[Records contained in a dataset]

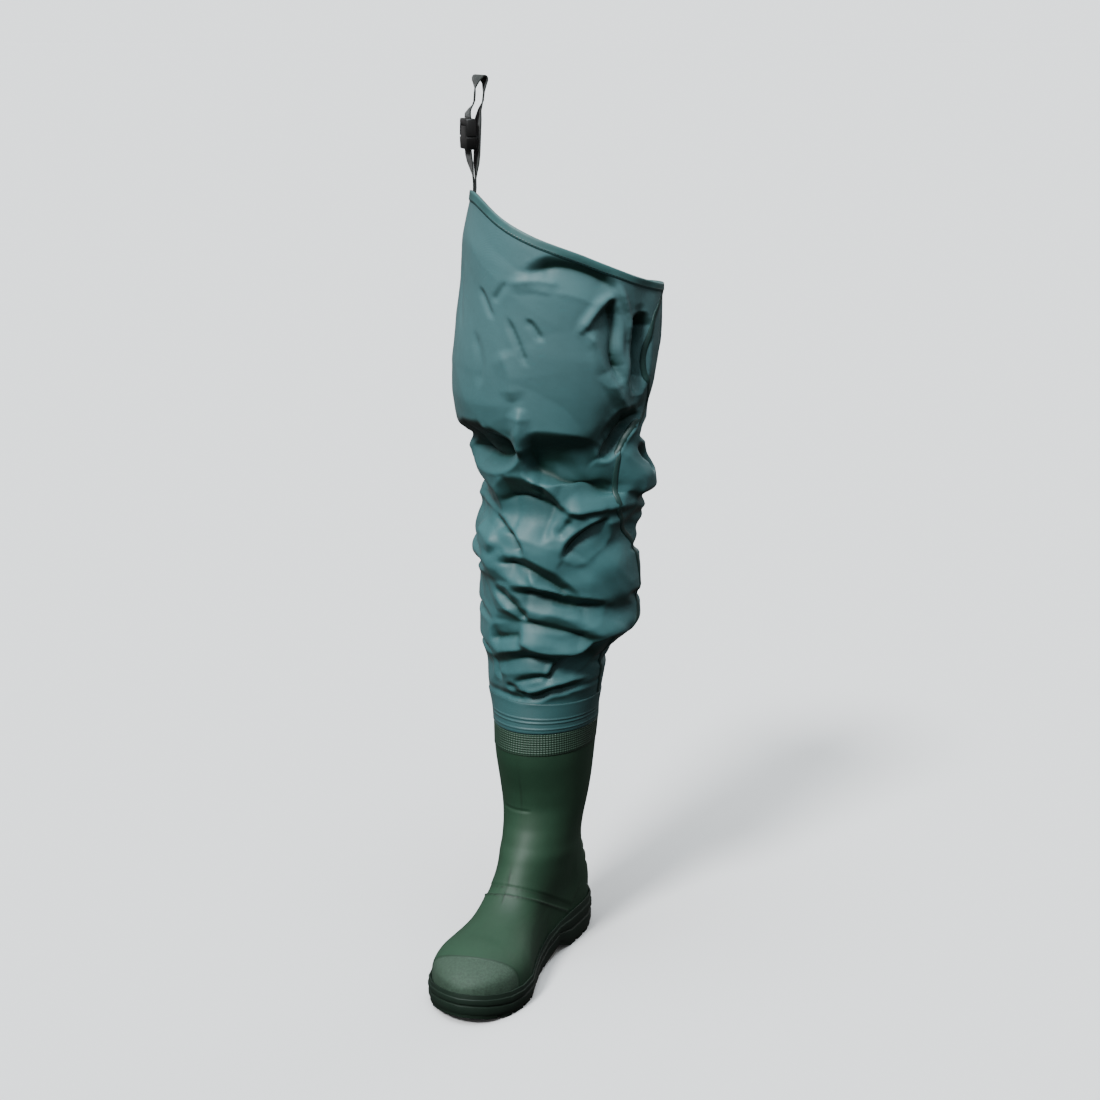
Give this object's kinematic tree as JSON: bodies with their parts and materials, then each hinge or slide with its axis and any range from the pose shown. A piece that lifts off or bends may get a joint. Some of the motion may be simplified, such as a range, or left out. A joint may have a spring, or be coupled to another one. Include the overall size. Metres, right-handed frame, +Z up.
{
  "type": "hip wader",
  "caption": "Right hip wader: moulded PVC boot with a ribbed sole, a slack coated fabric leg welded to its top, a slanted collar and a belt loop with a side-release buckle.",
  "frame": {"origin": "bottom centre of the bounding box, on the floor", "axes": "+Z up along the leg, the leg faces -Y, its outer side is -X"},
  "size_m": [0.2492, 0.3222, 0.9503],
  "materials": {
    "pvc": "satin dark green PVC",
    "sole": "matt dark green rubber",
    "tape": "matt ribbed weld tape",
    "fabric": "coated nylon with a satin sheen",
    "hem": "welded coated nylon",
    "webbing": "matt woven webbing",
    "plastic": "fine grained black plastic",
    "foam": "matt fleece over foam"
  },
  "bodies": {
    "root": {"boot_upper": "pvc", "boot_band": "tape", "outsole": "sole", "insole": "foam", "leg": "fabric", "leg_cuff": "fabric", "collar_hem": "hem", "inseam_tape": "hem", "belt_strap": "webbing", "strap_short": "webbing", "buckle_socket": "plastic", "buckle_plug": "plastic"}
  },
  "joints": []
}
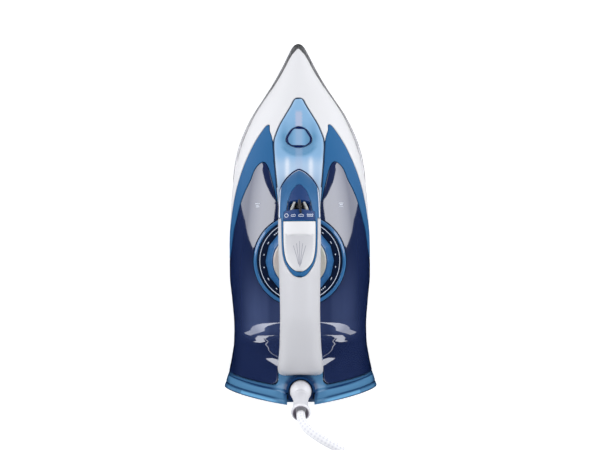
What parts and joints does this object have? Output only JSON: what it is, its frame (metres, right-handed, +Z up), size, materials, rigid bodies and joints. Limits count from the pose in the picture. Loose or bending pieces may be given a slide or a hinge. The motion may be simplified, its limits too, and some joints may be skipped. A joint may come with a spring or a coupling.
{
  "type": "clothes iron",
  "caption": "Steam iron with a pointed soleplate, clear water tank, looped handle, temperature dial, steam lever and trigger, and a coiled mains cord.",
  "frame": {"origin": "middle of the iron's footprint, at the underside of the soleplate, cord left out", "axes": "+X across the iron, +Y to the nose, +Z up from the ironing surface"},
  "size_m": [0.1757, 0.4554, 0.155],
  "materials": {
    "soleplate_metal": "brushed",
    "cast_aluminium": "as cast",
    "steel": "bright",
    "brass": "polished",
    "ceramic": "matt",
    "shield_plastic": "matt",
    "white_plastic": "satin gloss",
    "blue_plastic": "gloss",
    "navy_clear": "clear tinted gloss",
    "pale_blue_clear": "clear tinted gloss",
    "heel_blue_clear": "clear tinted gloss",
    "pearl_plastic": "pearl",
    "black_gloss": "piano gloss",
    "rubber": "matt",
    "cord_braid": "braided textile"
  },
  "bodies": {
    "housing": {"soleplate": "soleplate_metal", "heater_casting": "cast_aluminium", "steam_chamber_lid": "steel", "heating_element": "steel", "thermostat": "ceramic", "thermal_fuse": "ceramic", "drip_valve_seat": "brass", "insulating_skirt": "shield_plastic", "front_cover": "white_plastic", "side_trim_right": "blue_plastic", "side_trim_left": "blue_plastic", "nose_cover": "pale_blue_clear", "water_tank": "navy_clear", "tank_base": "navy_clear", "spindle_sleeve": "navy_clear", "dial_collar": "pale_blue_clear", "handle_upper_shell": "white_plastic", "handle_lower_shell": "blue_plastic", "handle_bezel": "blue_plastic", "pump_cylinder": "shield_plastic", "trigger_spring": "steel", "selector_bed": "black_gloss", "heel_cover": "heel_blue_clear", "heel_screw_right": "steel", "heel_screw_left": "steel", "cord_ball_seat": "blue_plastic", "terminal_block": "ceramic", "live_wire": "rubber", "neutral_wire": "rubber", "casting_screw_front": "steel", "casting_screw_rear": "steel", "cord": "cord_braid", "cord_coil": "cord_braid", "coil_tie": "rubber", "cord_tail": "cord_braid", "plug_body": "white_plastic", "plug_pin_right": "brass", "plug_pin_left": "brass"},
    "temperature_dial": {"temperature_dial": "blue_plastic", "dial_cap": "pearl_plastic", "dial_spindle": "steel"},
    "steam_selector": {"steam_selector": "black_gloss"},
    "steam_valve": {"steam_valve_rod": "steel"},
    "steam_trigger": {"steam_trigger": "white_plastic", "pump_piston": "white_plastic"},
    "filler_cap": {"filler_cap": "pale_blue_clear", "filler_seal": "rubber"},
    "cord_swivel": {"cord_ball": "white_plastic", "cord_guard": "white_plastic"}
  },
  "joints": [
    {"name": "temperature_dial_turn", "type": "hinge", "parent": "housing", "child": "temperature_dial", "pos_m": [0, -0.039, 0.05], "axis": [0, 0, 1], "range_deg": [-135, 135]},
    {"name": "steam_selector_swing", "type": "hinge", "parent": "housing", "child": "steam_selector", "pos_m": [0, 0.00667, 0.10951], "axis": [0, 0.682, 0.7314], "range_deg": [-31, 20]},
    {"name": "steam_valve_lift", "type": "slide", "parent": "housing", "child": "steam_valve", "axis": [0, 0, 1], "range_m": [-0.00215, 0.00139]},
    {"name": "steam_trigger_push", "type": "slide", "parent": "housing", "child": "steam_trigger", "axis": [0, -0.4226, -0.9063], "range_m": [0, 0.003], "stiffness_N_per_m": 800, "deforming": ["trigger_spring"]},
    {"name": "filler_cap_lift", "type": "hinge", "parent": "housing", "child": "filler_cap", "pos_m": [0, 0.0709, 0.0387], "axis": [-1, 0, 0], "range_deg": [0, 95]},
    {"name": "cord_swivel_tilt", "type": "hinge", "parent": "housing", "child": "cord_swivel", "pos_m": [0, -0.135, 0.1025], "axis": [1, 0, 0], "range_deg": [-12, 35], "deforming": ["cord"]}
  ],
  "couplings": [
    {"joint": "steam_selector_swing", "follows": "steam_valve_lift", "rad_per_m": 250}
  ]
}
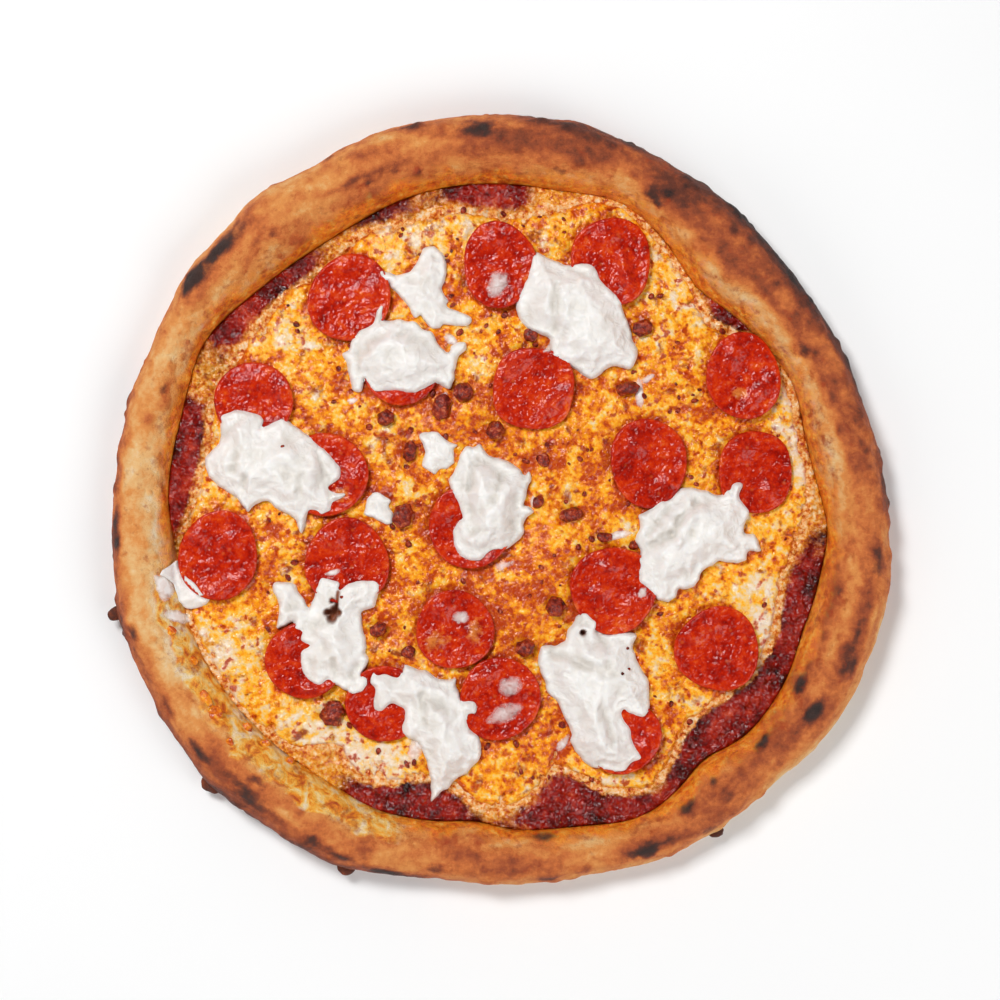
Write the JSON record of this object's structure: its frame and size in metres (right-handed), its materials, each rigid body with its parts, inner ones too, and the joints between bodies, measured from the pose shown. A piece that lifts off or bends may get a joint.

» WHAT YOU WILL DO:
Please reproduce each line exactly as written.

» RESULT BELOW:
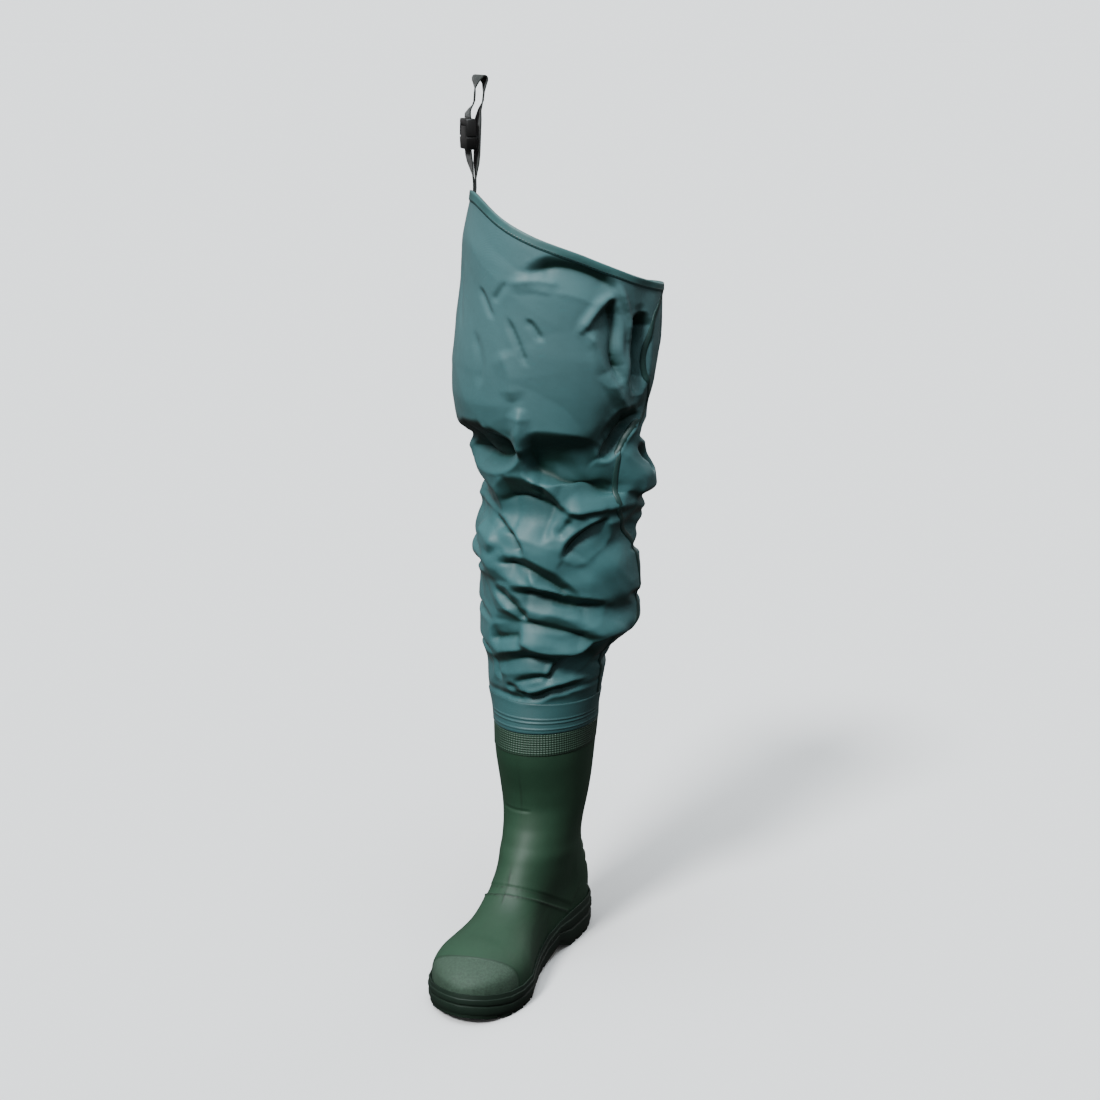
Give this object's kinematic tree as JSON: bodies with their parts and materials, then each hinge or slide with its axis and any range from the pose shown. A piece that lifts off or bends may get a joint. Some of the motion may be simplified, such as a range, or left out. A joint may have a spring, or be coupled to another one. Include the overall size. Metres, right-handed frame, +Z up.
{
  "type": "hip wader",
  "caption": "Right hip wader: moulded PVC boot with a ribbed sole, a slack coated fabric leg welded to its top, a slanted collar and a belt loop with a side-release buckle.",
  "frame": {"origin": "bottom centre of the bounding box, on the floor", "axes": "+Z up along the leg, the leg faces -Y, its outer side is -X"},
  "size_m": [0.2492, 0.3222, 0.9503],
  "materials": {
    "pvc": "satin dark green PVC",
    "sole": "matt dark green rubber",
    "tape": "matt ribbed weld tape",
    "fabric": "coated nylon with a satin sheen",
    "hem": "welded coated nylon",
    "webbing": "matt woven webbing",
    "plastic": "fine grained black plastic",
    "foam": "matt fleece over foam"
  },
  "bodies": {
    "root": {"boot_upper": "pvc", "boot_band": "tape", "outsole": "sole", "insole": "foam", "leg": "fabric", "leg_cuff": "fabric", "collar_hem": "hem", "inseam_tape": "hem", "belt_strap": "webbing", "strap_short": "webbing", "buckle_socket": "plastic", "buckle_plug": "plastic"}
  },
  "joints": []
}
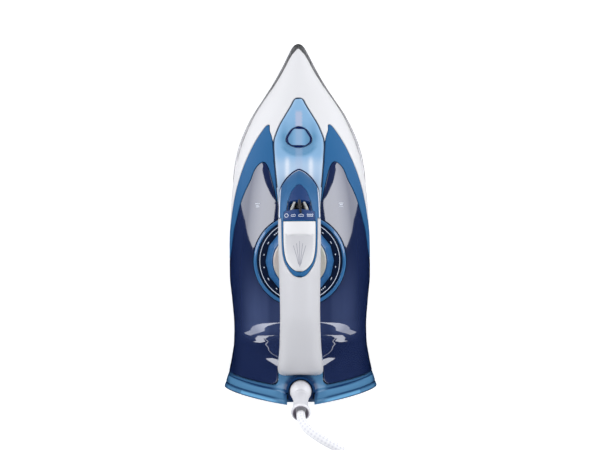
What parts and joints does this object have? Output only JSON: what it is, its frame (metres, right-handed, +Z up), size, materials, rigid bodies and joints. Limits count from the pose in the picture. Loose or bending pieces may be given a slide or a hinge. The motion may be simplified, its limits too, and some joints may be skipped. A joint may come with a spring or a coupling.
{
  "type": "clothes iron",
  "caption": "Steam iron with a pointed soleplate, clear water tank, looped handle, temperature dial, steam lever and trigger, and a coiled mains cord.",
  "frame": {"origin": "middle of the iron's footprint, at the underside of the soleplate, cord left out", "axes": "+X across the iron, +Y to the nose, +Z up from the ironing surface"},
  "size_m": [0.1757, 0.4554, 0.155],
  "materials": {
    "soleplate_metal": "brushed",
    "cast_aluminium": "as cast",
    "steel": "bright",
    "brass": "polished",
    "ceramic": "matt",
    "shield_plastic": "matt",
    "white_plastic": "satin gloss",
    "blue_plastic": "gloss",
    "navy_clear": "clear tinted gloss",
    "pale_blue_clear": "clear tinted gloss",
    "heel_blue_clear": "clear tinted gloss",
    "pearl_plastic": "pearl",
    "black_gloss": "piano gloss",
    "rubber": "matt",
    "cord_braid": "braided textile"
  },
  "bodies": {
    "housing": {"soleplate": "soleplate_metal", "heater_casting": "cast_aluminium", "steam_chamber_lid": "steel", "heating_element": "steel", "thermostat": "ceramic", "thermal_fuse": "ceramic", "drip_valve_seat": "brass", "insulating_skirt": "shield_plastic", "front_cover": "white_plastic", "side_trim_right": "blue_plastic", "side_trim_left": "blue_plastic", "nose_cover": "pale_blue_clear", "water_tank": "navy_clear", "tank_base": "navy_clear", "spindle_sleeve": "navy_clear", "dial_collar": "pale_blue_clear", "handle_upper_shell": "white_plastic", "handle_lower_shell": "blue_plastic", "handle_bezel": "blue_plastic", "pump_cylinder": "shield_plastic", "trigger_spring": "steel", "selector_bed": "black_gloss", "heel_cover": "heel_blue_clear", "heel_screw_right": "steel", "heel_screw_left": "steel", "cord_ball_seat": "blue_plastic", "terminal_block": "ceramic", "live_wire": "rubber", "neutral_wire": "rubber", "casting_screw_front": "steel", "casting_screw_rear": "steel", "cord": "cord_braid", "cord_coil": "cord_braid", "coil_tie": "rubber", "cord_tail": "cord_braid", "plug_body": "white_plastic", "plug_pin_right": "brass", "plug_pin_left": "brass"},
    "temperature_dial": {"temperature_dial": "blue_plastic", "dial_cap": "pearl_plastic", "dial_spindle": "steel"},
    "steam_selector": {"steam_selector": "black_gloss"},
    "steam_valve": {"steam_valve_rod": "steel"},
    "steam_trigger": {"steam_trigger": "white_plastic", "pump_piston": "white_plastic"},
    "filler_cap": {"filler_cap": "pale_blue_clear", "filler_seal": "rubber"},
    "cord_swivel": {"cord_ball": "white_plastic", "cord_guard": "white_plastic"}
  },
  "joints": [
    {"name": "temperature_dial_turn", "type": "hinge", "parent": "housing", "child": "temperature_dial", "pos_m": [0, -0.039, 0.05], "axis": [0, 0, 1], "range_deg": [-135, 135]},
    {"name": "steam_selector_swing", "type": "hinge", "parent": "housing", "child": "steam_selector", "pos_m": [0, 0.00667, 0.10951], "axis": [0, 0.682, 0.7314], "range_deg": [-31, 20]},
    {"name": "steam_valve_lift", "type": "slide", "parent": "housing", "child": "steam_valve", "axis": [0, 0, 1], "range_m": [-0.00215, 0.00139]},
    {"name": "steam_trigger_push", "type": "slide", "parent": "housing", "child": "steam_trigger", "axis": [0, -0.4226, -0.9063], "range_m": [0, 0.003], "stiffness_N_per_m": 800, "deforming": ["trigger_spring"]},
    {"name": "filler_cap_lift", "type": "hinge", "parent": "housing", "child": "filler_cap", "pos_m": [0, 0.0709, 0.0387], "axis": [-1, 0, 0], "range_deg": [0, 95]},
    {"name": "cord_swivel_tilt", "type": "hinge", "parent": "housing", "child": "cord_swivel", "pos_m": [0, -0.135, 0.1025], "axis": [1, 0, 0], "range_deg": [-12, 35], "deforming": ["cord"]}
  ],
  "couplings": [
    {"joint": "steam_selector_swing", "follows": "steam_valve_lift", "rad_per_m": 250}
  ]
}
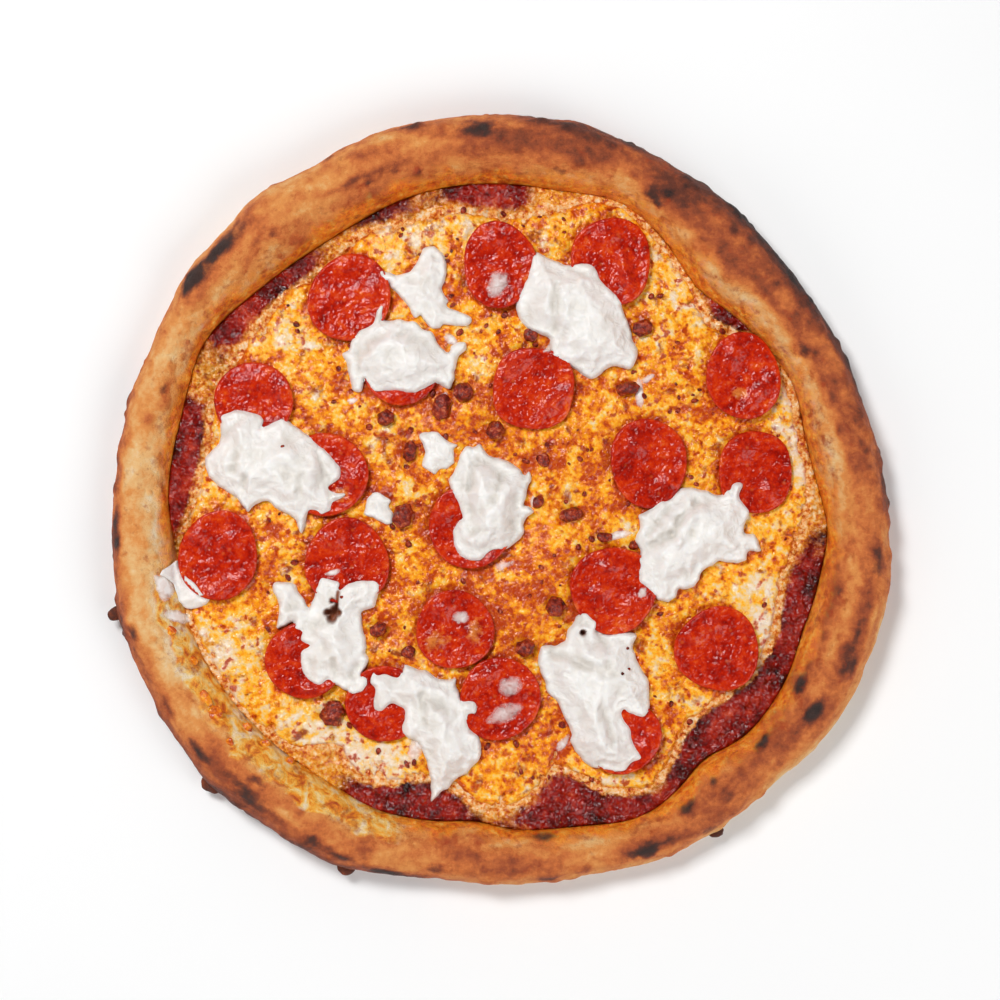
Write the JSON record of this object's structure: its frame and size in metres (right-handed), its materials, each rigid body with its parts, inner ones too, and the joints between bodies, measured from the pose shown. A piece that lifts off or bends may get a joint.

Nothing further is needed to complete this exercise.